[What needs to be done]: Exact reproduction is required for all entries.
--- Start of Provided data ---
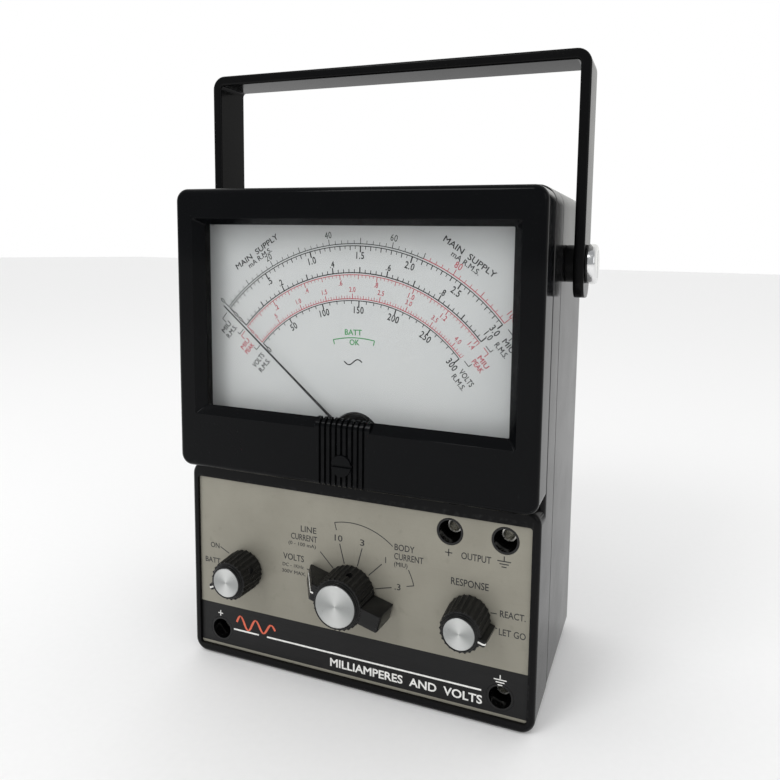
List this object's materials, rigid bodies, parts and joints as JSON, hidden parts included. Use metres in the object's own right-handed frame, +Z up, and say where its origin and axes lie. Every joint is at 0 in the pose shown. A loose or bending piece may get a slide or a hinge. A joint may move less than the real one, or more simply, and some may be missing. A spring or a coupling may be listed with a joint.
{
  "type": "leakage current meter",
  "caption": "Bench leakage-current meter: moulded case, moving-coil meter over a metal control panel, rotary controls, banana sockets and a swinging bail handle.",
  "frame": {"origin": "middle of the instrument's outline at the level of the base it stands on, with the handle up", "axes": "+X to the user's right, -Y out of the dial and panel towards the user, +Z up"},
  "size_m": [0.156, 0.0839, 0.2246],
  "materials": {
    "case_moulding": "fine moulded texture",
    "cover_moulding": "semi-gloss",
    "handle_moulding": "satin",
    "panel_metal": "brushed, pale gold anodised",
    "screw_steel": "plated",
    "foot_rubber": "matt",
    "window": "clear",
    "dial": "matt",
    "black_trim": "satin",
    "bracket_steel": "zinc plated",
    "magnet_iron": "machined",
    "brass_parts": "satin",
    "coil_copper": "enamelled wire",
    "needle_black": "matt",
    "knob_moulding": "satin",
    "spun_aluminium": "spun",
    "shaft_steel": "plated",
    "wafer_board": "laminate",
    "nut_plate": "nickel plated",
    "socket_plastic": "polished",
    "contact_metal": "nickel plated",
    "board_green": "laminate",
    "component_mix": "satin",
    "battery_jacket": "satin",
    "dark_washer": "satin",
    "pivot_chrome": "polished"
  },
  "bodies": {
    "case": {"front_panel": "case_moulding", "rear_case": "case_moulding", "panel_plate": "panel_metal", "case_screws": "screw_steel", "back_feet": "foot_rubber", "meter_cover": "cover_moulding", "window_glass": "window", "dial_plate": "dial", "dial_screws": "screw_steel", "pivot_cover": "black_trim", "meter_base": "black_trim", "meter_screws": "screw_steel", "movement_bracket": "bracket_steel", "magnet_ring": "magnet_iron", "core": "magnet_iron", "front_bridge": "brass_parts", "rear_bridge": "brass_parts", "front_hairspring": "brass_parts", "rear_hairspring": "brass_parts", "range_switch": "bracket_steel", "range_wafers": "wafer_board", "power_switch": "bracket_steel", "response_switch": "bracket_steel", "switch_nuts": "nut_plate", "output_shells": "socket_plastic", "output_contacts": "contact_metal", "input_shells": "socket_plastic", "input_contacts": "contact_metal", "socket_nuts": "nut_plate", "circuit_board": "board_green", "board_parts": "component_mix", "board_spacers": "shaft_steel", "board_screws": "screw_steel", "battery": "battery_jacket", "battery_clip": "bracket_steel", "battery_snap": "black_trim", "handle_hubs": "case_moulding", "handle_washers": "dark_washer", "handle_screws": "pivot_chrome", "handle_nuts": "nut_plate"},
    "handle": {"handle": "handle_moulding"},
    "range_control": {"range_knob": "knob_moulding", "range_cap": "spun_aluminium", "range_grub": "screw_steel", "range_shaft": "shaft_steel"},
    "power_control": {"power_knob": "knob_moulding", "power_cap": "spun_aluminium", "power_grub": "screw_steel", "power_shaft": "shaft_steel"},
    "response_control": {"response_knob": "knob_moulding", "response_cap": "spun_aluminium", "response_grub": "screw_steel", "response_shaft": "shaft_steel"},
    "needle_movement": {"needle": "needle_black", "moving_coil": "coil_copper"},
    "zero_control": {"zero_screw": "black_trim"},
    "zero_lever": {"zero_arm": "brass_parts"}
  },
  "joints": [
    {"name": "handle_swing", "type": "hinge", "parent": "case", "child": "handle", "pos_m": [0, 0.00065, 0.1541], "axis": [1, 0, 0], "range_deg": [-130, 130]},
    {"name": "range_turn", "type": "hinge", "parent": "case", "child": "range_control", "pos_m": [0, -0.03745, 0.0367], "axis": [0, 1, 0], "range_deg": [0, 150]},
    {"name": "power_turn", "type": "hinge", "parent": "case", "child": "power_control", "pos_m": [-0.0443, -0.03745, 0.0367], "axis": [0, 1, 0], "range_deg": [0, 60]},
    {"name": "response_turn", "type": "hinge", "parent": "case", "child": "response_control", "pos_m": [0.0443, -0.03745, 0.0367], "axis": [0, 1, 0], "range_deg": [-30, 0]},
    {"name": "needle_deflection", "type": "hinge", "parent": "case", "child": "needle_movement", "pos_m": [0, -0.01745, 0.0912], "axis": [0, 1, 0], "range_deg": [0, 100], "stiffness_Nm_per_rad": 0.00002},
    {"name": "zero_turn", "type": "hinge", "parent": "case", "child": "zero_control", "pos_m": [0, -0.03545, 0.0846], "axis": [0, 1, 0], "range_deg": [-90, 90]},
    {"name": "zero_lever_swing", "type": "hinge", "parent": "case", "child": "zero_lever", "pos_m": [0, -0.02565, 0.0912], "axis": [0, 1, 0], "range_deg": [-5.5, 5.5]}
  ],
  "couplings": [
    {"joint": "zero_lever_swing", "follows": "zero_turn", "ratio": -0.0578}
  ]
}
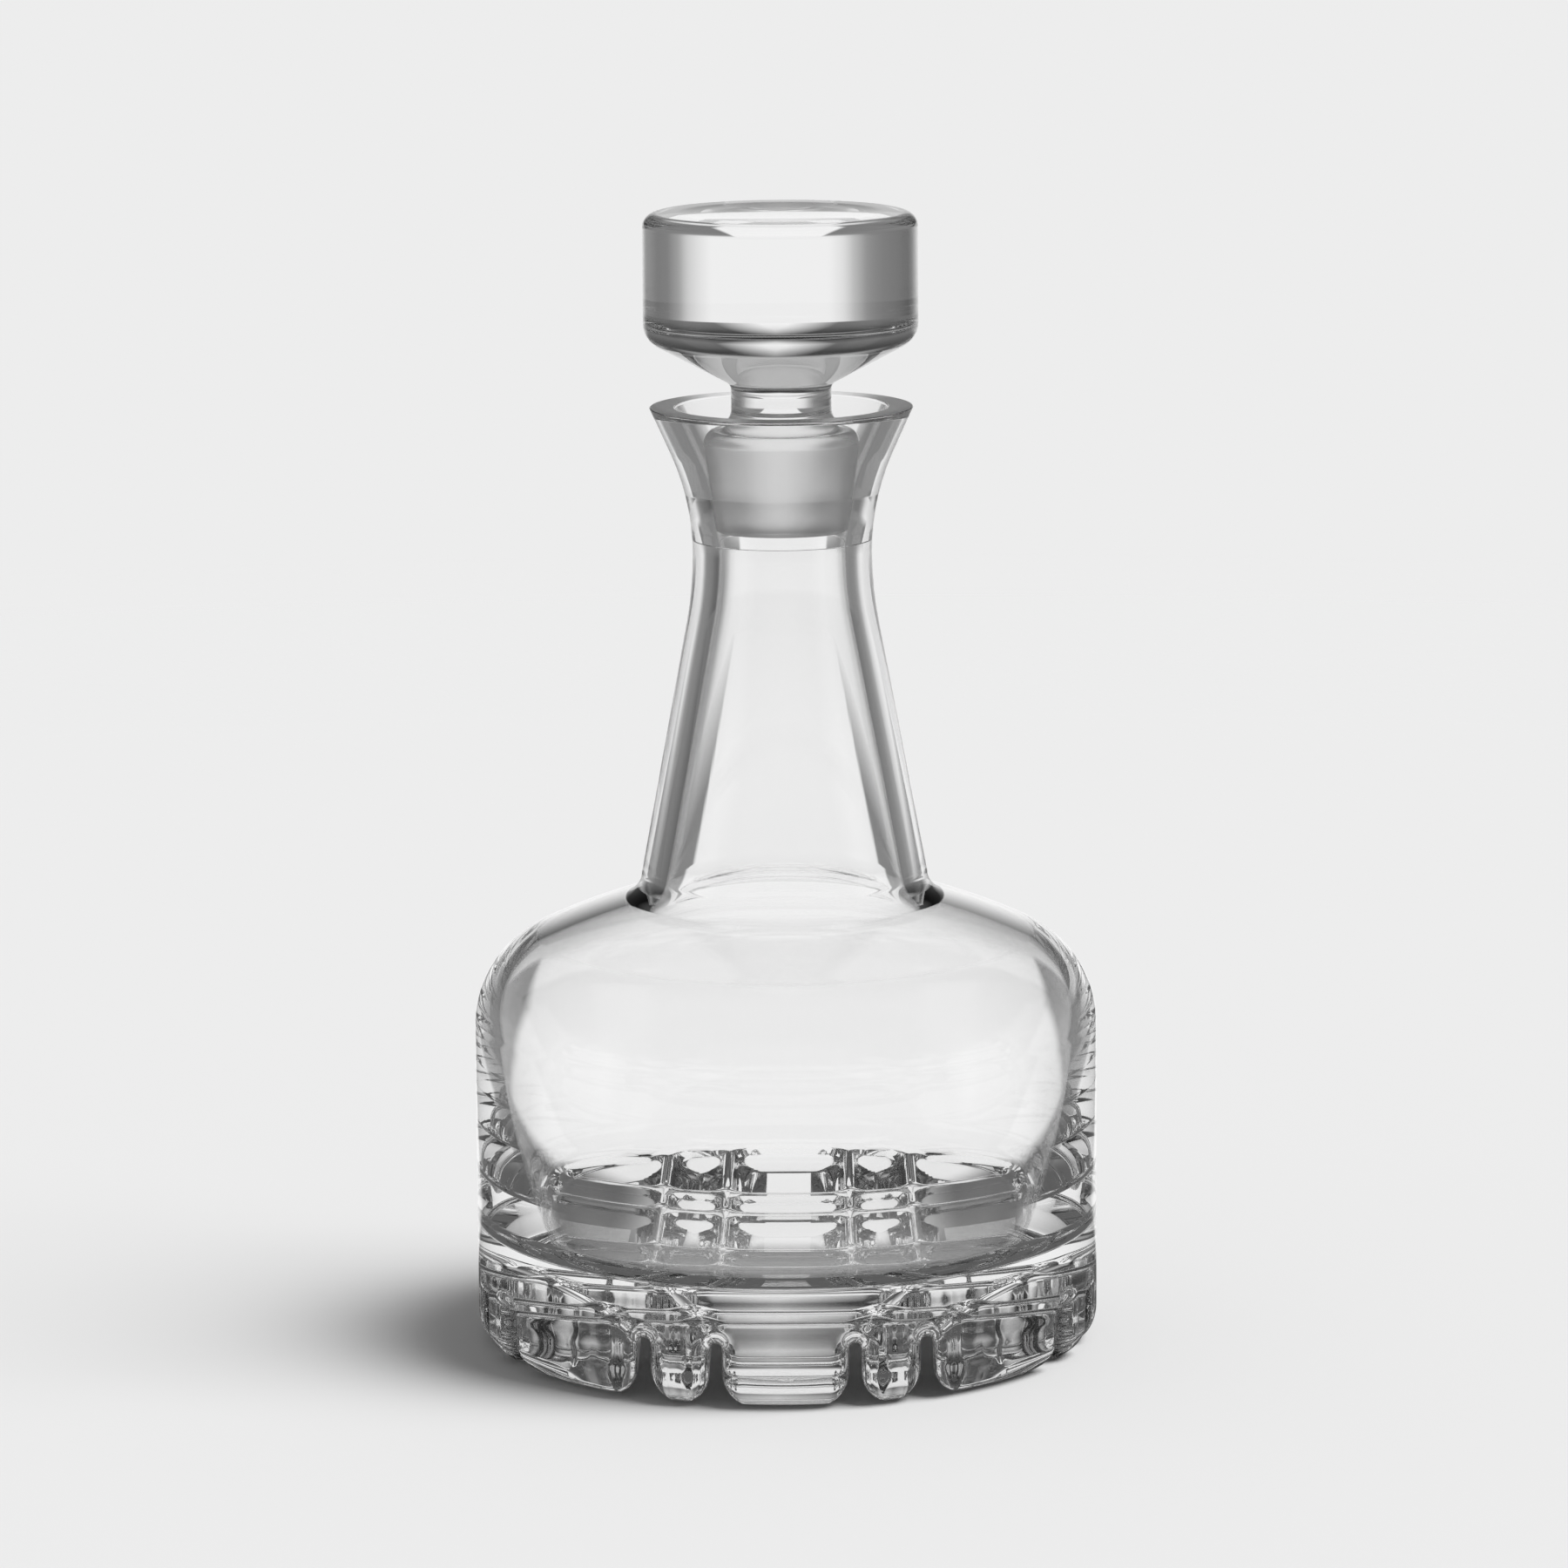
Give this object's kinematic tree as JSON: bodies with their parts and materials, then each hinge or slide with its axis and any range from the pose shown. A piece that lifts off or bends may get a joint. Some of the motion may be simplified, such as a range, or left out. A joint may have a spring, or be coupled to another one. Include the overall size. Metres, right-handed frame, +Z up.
{
  "type": "glass decanter",
  "caption": "Round-shouldered clear glass decanter with a thick grid-cut foot, a tall flared neck and a solid drum-shaped ground stopper.",
  "frame": {"origin": "middle of the footprint, on the plane that the foot stands on", "axes": "+Z up along the decanter's axis; the grooves of the foot run along X and along Y"},
  "size_m": [0.13, 0.13, 0.2373],
  "materials": {
    "vessel_glass": "polished",
    "stopper_glass": "polished, with a ground satin plug"
  },
  "bodies": {
    "vessel": {"vessel": "vessel_glass"},
    "stopper": {"stopper": "stopper_glass"}
  },
  "joints": [
    {"name": "stopper_lift", "type": "slide", "parent": "vessel", "child": "stopper", "axis": [0, 0, 1], "range_m": [0, 0.06]}
  ]
}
--- End of Provided data ---
[Response]:
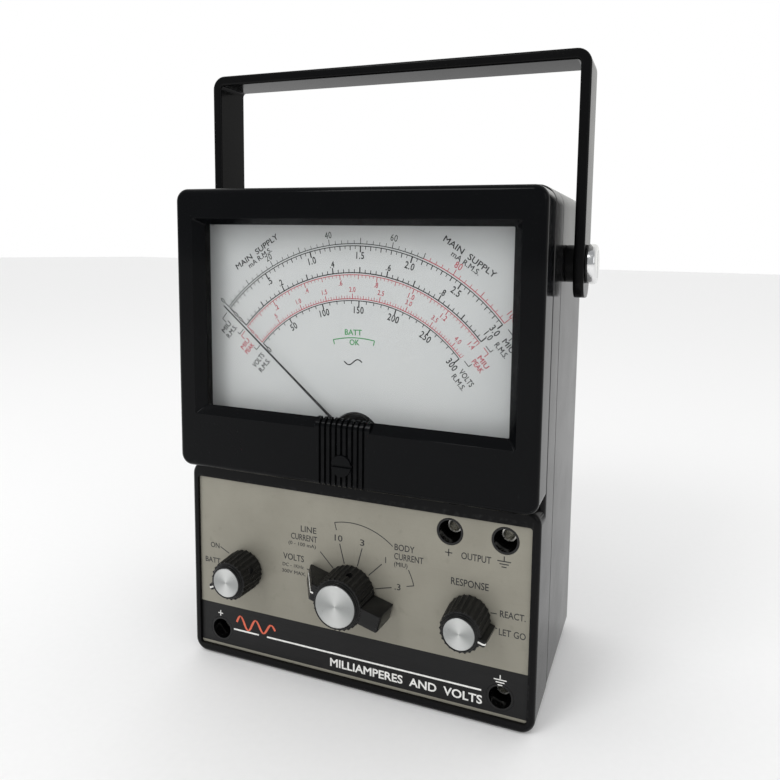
List this object's materials, rigid bodies, parts and joints as JSON, hidden parts included. Use metres in the object's own right-handed frame, +Z up, and say where its origin and axes lie. Every joint is at 0 in the pose shown. A loose or bending piece may get a slide or a hinge. A joint may move less than the real one, or more simply, and some may be missing. A spring or a coupling may be listed with a joint.
{
  "type": "leakage current meter",
  "caption": "Bench leakage-current meter: moulded case, moving-coil meter over a metal control panel, rotary controls, banana sockets and a swinging bail handle.",
  "frame": {"origin": "middle of the instrument's outline at the level of the base it stands on, with the handle up", "axes": "+X to the user's right, -Y out of the dial and panel towards the user, +Z up"},
  "size_m": [0.156, 0.0839, 0.2246],
  "materials": {
    "case_moulding": "fine moulded texture",
    "cover_moulding": "semi-gloss",
    "handle_moulding": "satin",
    "panel_metal": "brushed, pale gold anodised",
    "screw_steel": "plated",
    "foot_rubber": "matt",
    "window": "clear",
    "dial": "matt",
    "black_trim": "satin",
    "bracket_steel": "zinc plated",
    "magnet_iron": "machined",
    "brass_parts": "satin",
    "coil_copper": "enamelled wire",
    "needle_black": "matt",
    "knob_moulding": "satin",
    "spun_aluminium": "spun",
    "shaft_steel": "plated",
    "wafer_board": "laminate",
    "nut_plate": "nickel plated",
    "socket_plastic": "polished",
    "contact_metal": "nickel plated",
    "board_green": "laminate",
    "component_mix": "satin",
    "battery_jacket": "satin",
    "dark_washer": "satin",
    "pivot_chrome": "polished"
  },
  "bodies": {
    "case": {"front_panel": "case_moulding", "rear_case": "case_moulding", "panel_plate": "panel_metal", "case_screws": "screw_steel", "back_feet": "foot_rubber", "meter_cover": "cover_moulding", "window_glass": "window", "dial_plate": "dial", "dial_screws": "screw_steel", "pivot_cover": "black_trim", "meter_base": "black_trim", "meter_screws": "screw_steel", "movement_bracket": "bracket_steel", "magnet_ring": "magnet_iron", "core": "magnet_iron", "front_bridge": "brass_parts", "rear_bridge": "brass_parts", "front_hairspring": "brass_parts", "rear_hairspring": "brass_parts", "range_switch": "bracket_steel", "range_wafers": "wafer_board", "power_switch": "bracket_steel", "response_switch": "bracket_steel", "switch_nuts": "nut_plate", "output_shells": "socket_plastic", "output_contacts": "contact_metal", "input_shells": "socket_plastic", "input_contacts": "contact_metal", "socket_nuts": "nut_plate", "circuit_board": "board_green", "board_parts": "component_mix", "board_spacers": "shaft_steel", "board_screws": "screw_steel", "battery": "battery_jacket", "battery_clip": "bracket_steel", "battery_snap": "black_trim", "handle_hubs": "case_moulding", "handle_washers": "dark_washer", "handle_screws": "pivot_chrome", "handle_nuts": "nut_plate"},
    "handle": {"handle": "handle_moulding"},
    "range_control": {"range_knob": "knob_moulding", "range_cap": "spun_aluminium", "range_grub": "screw_steel", "range_shaft": "shaft_steel"},
    "power_control": {"power_knob": "knob_moulding", "power_cap": "spun_aluminium", "power_grub": "screw_steel", "power_shaft": "shaft_steel"},
    "response_control": {"response_knob": "knob_moulding", "response_cap": "spun_aluminium", "response_grub": "screw_steel", "response_shaft": "shaft_steel"},
    "needle_movement": {"needle": "needle_black", "moving_coil": "coil_copper"},
    "zero_control": {"zero_screw": "black_trim"},
    "zero_lever": {"zero_arm": "brass_parts"}
  },
  "joints": [
    {"name": "handle_swing", "type": "hinge", "parent": "case", "child": "handle", "pos_m": [0, 0.00065, 0.1541], "axis": [1, 0, 0], "range_deg": [-130, 130]},
    {"name": "range_turn", "type": "hinge", "parent": "case", "child": "range_control", "pos_m": [0, -0.03745, 0.0367], "axis": [0, 1, 0], "range_deg": [0, 150]},
    {"name": "power_turn", "type": "hinge", "parent": "case", "child": "power_control", "pos_m": [-0.0443, -0.03745, 0.0367], "axis": [0, 1, 0], "range_deg": [0, 60]},
    {"name": "response_turn", "type": "hinge", "parent": "case", "child": "response_control", "pos_m": [0.0443, -0.03745, 0.0367], "axis": [0, 1, 0], "range_deg": [-30, 0]},
    {"name": "needle_deflection", "type": "hinge", "parent": "case", "child": "needle_movement", "pos_m": [0, -0.01745, 0.0912], "axis": [0, 1, 0], "range_deg": [0, 100], "stiffness_Nm_per_rad": 0.00002},
    {"name": "zero_turn", "type": "hinge", "parent": "case", "child": "zero_control", "pos_m": [0, -0.03545, 0.0846], "axis": [0, 1, 0], "range_deg": [-90, 90]},
    {"name": "zero_lever_swing", "type": "hinge", "parent": "case", "child": "zero_lever", "pos_m": [0, -0.02565, 0.0912], "axis": [0, 1, 0], "range_deg": [-5.5, 5.5]}
  ],
  "couplings": [
    {"joint": "zero_lever_swing", "follows": "zero_turn", "ratio": -0.0578}
  ]
}
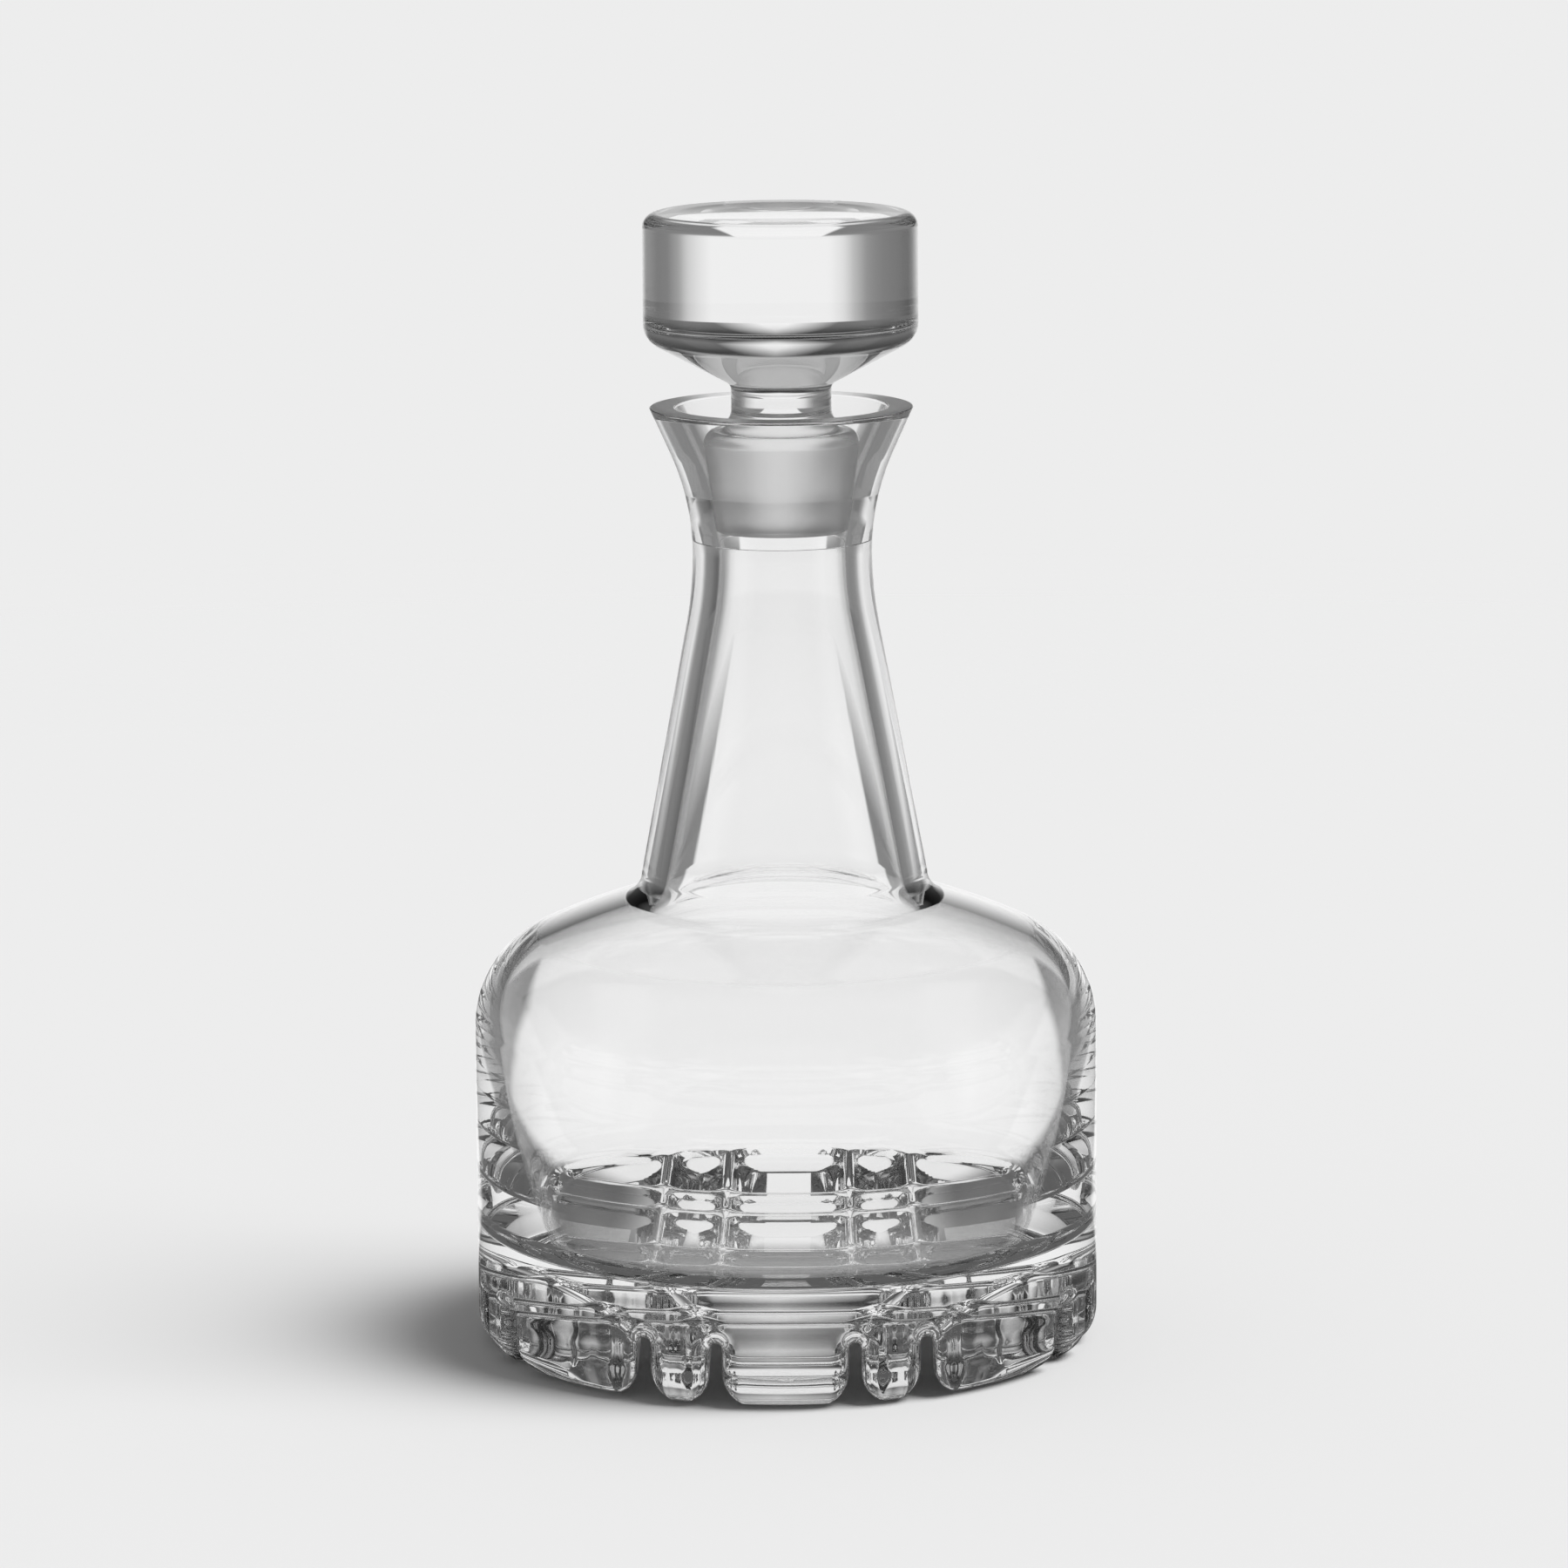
Give this object's kinematic tree as JSON: bodies with their parts and materials, then each hinge or slide with its axis and any range from the pose shown. A piece that lifts off or bends may get a joint. Some of the motion may be simplified, such as a range, or left out. A joint may have a spring, or be coupled to another one. Include the overall size. Metres, right-handed frame, +Z up.
{
  "type": "glass decanter",
  "caption": "Round-shouldered clear glass decanter with a thick grid-cut foot, a tall flared neck and a solid drum-shaped ground stopper.",
  "frame": {"origin": "middle of the footprint, on the plane that the foot stands on", "axes": "+Z up along the decanter's axis; the grooves of the foot run along X and along Y"},
  "size_m": [0.13, 0.13, 0.2373],
  "materials": {
    "vessel_glass": "polished",
    "stopper_glass": "polished, with a ground satin plug"
  },
  "bodies": {
    "vessel": {"vessel": "vessel_glass"},
    "stopper": {"stopper": "stopper_glass"}
  },
  "joints": [
    {"name": "stopper_lift", "type": "slide", "parent": "vessel", "child": "stopper", "axis": [0, 0, 1], "range_m": [0, 0.06]}
  ]
}